Harvey’s contribution, today, has more of a ring of truth to it than can be found in, for example, anything written by Suzanne Goldenberg whose recent efforts to “rehabilitate” the now notorious Peter Gleick – while recycling the myths and memes of the fake memo she had rushed to publish without verifying its provenance and authenticity – have done little to enhance the credibility of anything she might write (or “churn”, as the case may be).
Yet, in keeping with the Guardian‘s adherence to the green party-line, Harvey gives “top billing” and the last words to Greenpeace – preceded by an opening act parting-shot, so to speak, from Oxfam:
Celine Charveriat, advocacy and campaigns director at Oxfam, said: “No progress was made to deliver the financial support that the world’s poorest and most vulnerable need to deal with the growing impacts of climate change. It is now vital that, at the next UN climate summit in Qatar in November, rich countries commit to an initial US$10-15bn to the Green Climate Fund between 2013 and 2015, as part of a broader financial package.
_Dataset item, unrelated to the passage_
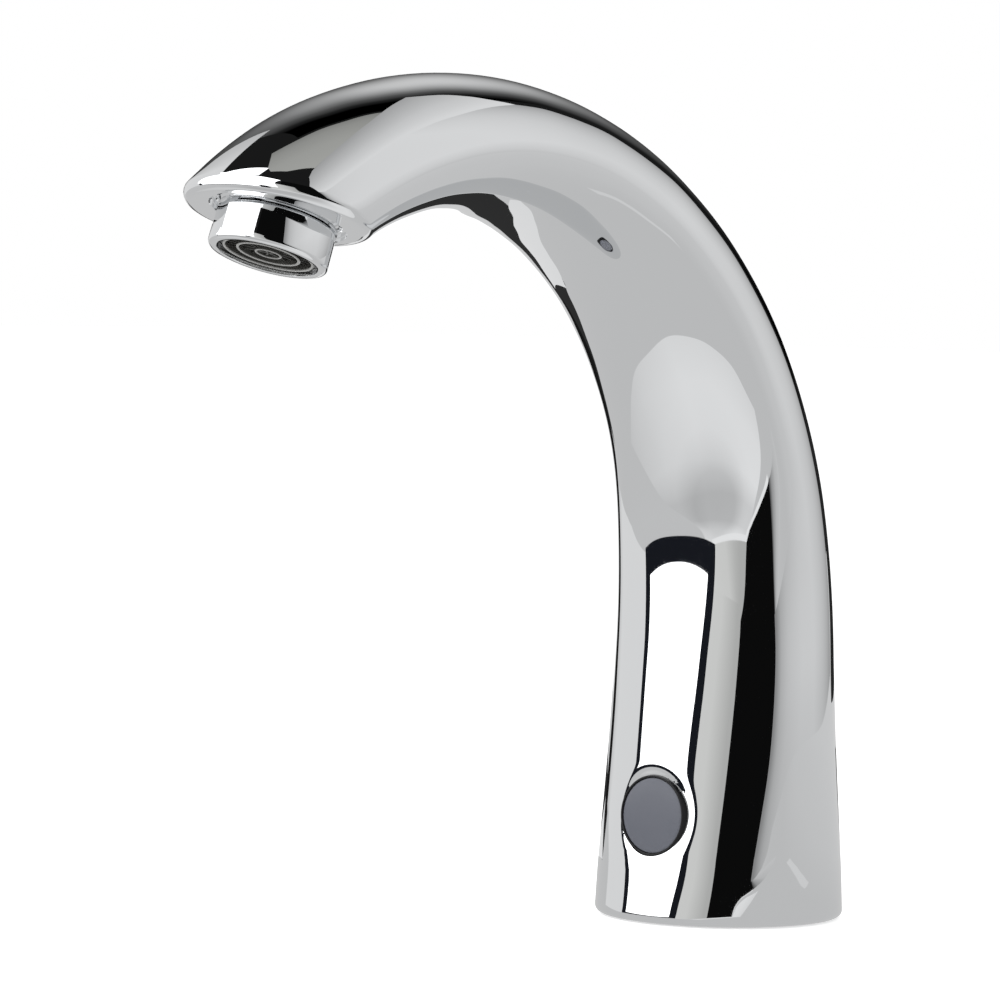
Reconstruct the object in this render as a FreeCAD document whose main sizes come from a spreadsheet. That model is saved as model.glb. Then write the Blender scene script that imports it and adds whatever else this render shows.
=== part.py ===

“At a time when ambitious emission reductions are more urgent than ever, developed countries in Bonn made no progress to close the gap between current climate targets and what is required to avoid the worst of climate change. Developed countries must improve on their current low level of ambition and accept higher reduction targets no later than at the Qatar summit.”
Tove Maria Ryding, coordinator for climate policy at Greenpeace International, said: “Here in Bonn we’ve clearly seen that the climate crisis is not caused by lack of options and solutions, but lack of political action. It’s absurd to watch governments sit and point fingers and fight like little kids while the scientists explain about the terrifying impacts of climate change and the fact that we have all the technology we need to solve the problem while creating new green jobs.”
Discord and disappointment, indeed! And (as I shall show in a post I hope to finish writing this weekend!), from the UN Secretary-General’s perspective, it would seem that – as the old song goes – ‘that’s the way [he] likes it”!